# To be done:
Extract exactly those lines that lie between the start of the material and the line with "REBATE_PLAY = 0.0005", including both boundary lines and no others.

# Data segment:
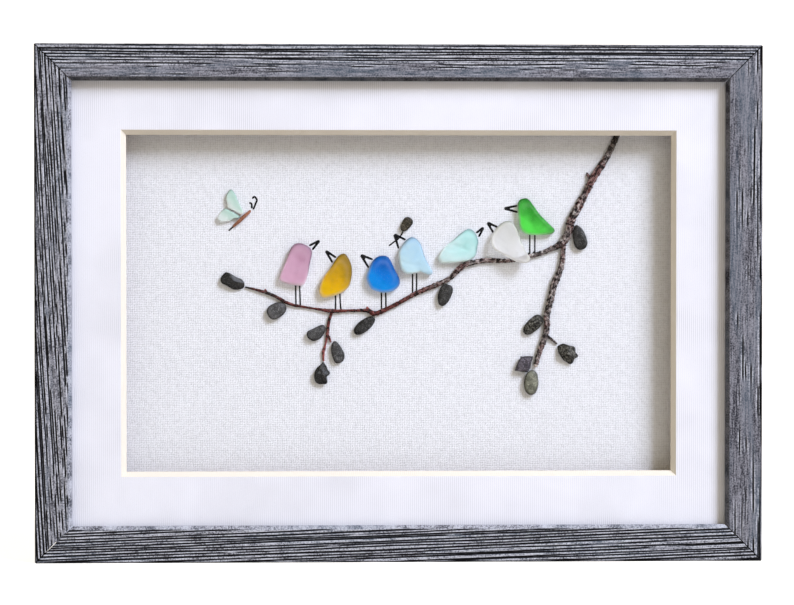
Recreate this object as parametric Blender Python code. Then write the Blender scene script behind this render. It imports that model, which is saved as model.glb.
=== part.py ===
"""Framed glass art: seven glass birds on a twig, in a deep grey shadow-box frame.

Metres, +Z up. The picture stands on the underside of its bottom rail and faces -Y. The origin is
the middle of that underside. The artwork is drawn in millimetres from the middle of the window's
top edge, x to the right and z up, because it hangs from that edge and keeps its own size.
"""

import math

import bmesh
import bpy
import numpy as np

MM = 0.001
GAP = 0.0003

# Window and mat: the window is the clear opening at the back of the bevelled mat
WINDOW_WIDTH = 0.2860
WINDOW_HEIGHT = 0.1763
MAT_THICKNESS = 0.0026
MAT_BORDER = 0.0273

# Moulding: a flat face, a sloped inner edge, and a lip in front of the rebate
RAIL_FACE = 0.0172
SLOPE_WIDTH = 0.0020
SLOPE_DEPTH = 0.0018
LIP_THICKNESS = 0.0035
WALL_THICKNESS = 0.0100
FRAME_DEPTH = 0.0300
EASED_EDGE = 0.0010
REBATE_PLAY = 0.0005

# What lies in the rebate, from the front to the back
GLAZING_THICKNESS = 0.0020
SPACER_DEPTH = 0.0100
SPACER_WIDTH = 0.0100
PANEL_THICKNESS = 0.0030
BOARD_THICKNESS = 0.0025

# Fixings on the back
TAB_WIDTH = 0.0060
TAB_THICKNESS = 0.0008
TAB_OVERHANG = 0.0110
HANGER_LENGTH = 0.0420
HANGER_HEIGHT = 0.0095
HANGER_THICKNESS = 0.0008
HANGER_STAND_OFF = 0.0014
HANGER_FOOT = 0.0075
HANGER_DROP = 0.0140
HANGER_TEETH = 11
TOOTH_HEIGHT = 0.0013

# Glass and stones
GLASS_THICKNESS = 0.0032
WING_THICKNESS = 0.0018
STONE_FLATNESS = 0.38
BIRD_SIDES = 26
WING_SIDES = 22
STONE_SIDES = 18
TWIG_SIDES = 8

# Each profile is (share of the outline's size, share of the thickness), from the back to the front
SHARD_PROFILE = ((0.80, 0.0), (0.93, 0.12), (0.99, 0.34), (1.0, 0.55), (0.97, 0.78), (0.88, 0.94))
STONE_PROFILE = ((0.58, 0.0), (0.88, 0.16), (1.0, 0.46), (0.90, 0.78), (0.60, 0.96))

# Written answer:
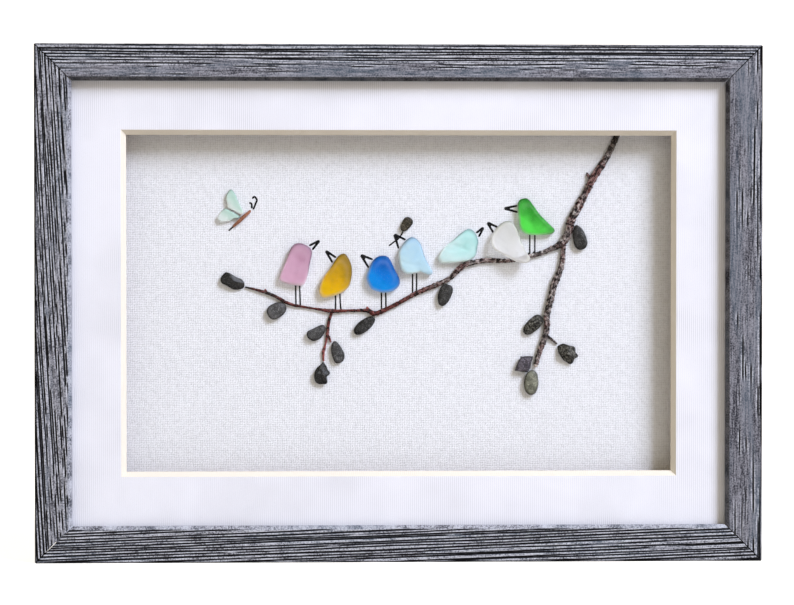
Recreate this object as parametric Blender Python code. Then write the Blender scene script behind this render. It imports that model, which is saved as model.glb.
=== part.py ===
"""Framed glass art: seven glass birds on a twig, in a deep grey shadow-box frame.

Metres, +Z up. The picture stands on the underside of its bottom rail and faces -Y. The origin is
the middle of that underside. The artwork is drawn in millimetres from the middle of the window's
top edge, x to the right and z up, because it hangs from that edge and keeps its own size.
"""

import math

import bmesh
import bpy
import numpy as np

MM = 0.001
GAP = 0.0003

# Window and mat: the window is the clear opening at the back of the bevelled mat
WINDOW_WIDTH = 0.2860
WINDOW_HEIGHT = 0.1763
MAT_THICKNESS = 0.0026
MAT_BORDER = 0.0273

# Moulding: a flat face, a sloped inner edge, and a lip in front of the rebate
RAIL_FACE = 0.0172
SLOPE_WIDTH = 0.0020
SLOPE_DEPTH = 0.0018
LIP_THICKNESS = 0.0035
WALL_THICKNESS = 0.0100
FRAME_DEPTH = 0.0300
EASED_EDGE = 0.0010
REBATE_PLAY = 0.0005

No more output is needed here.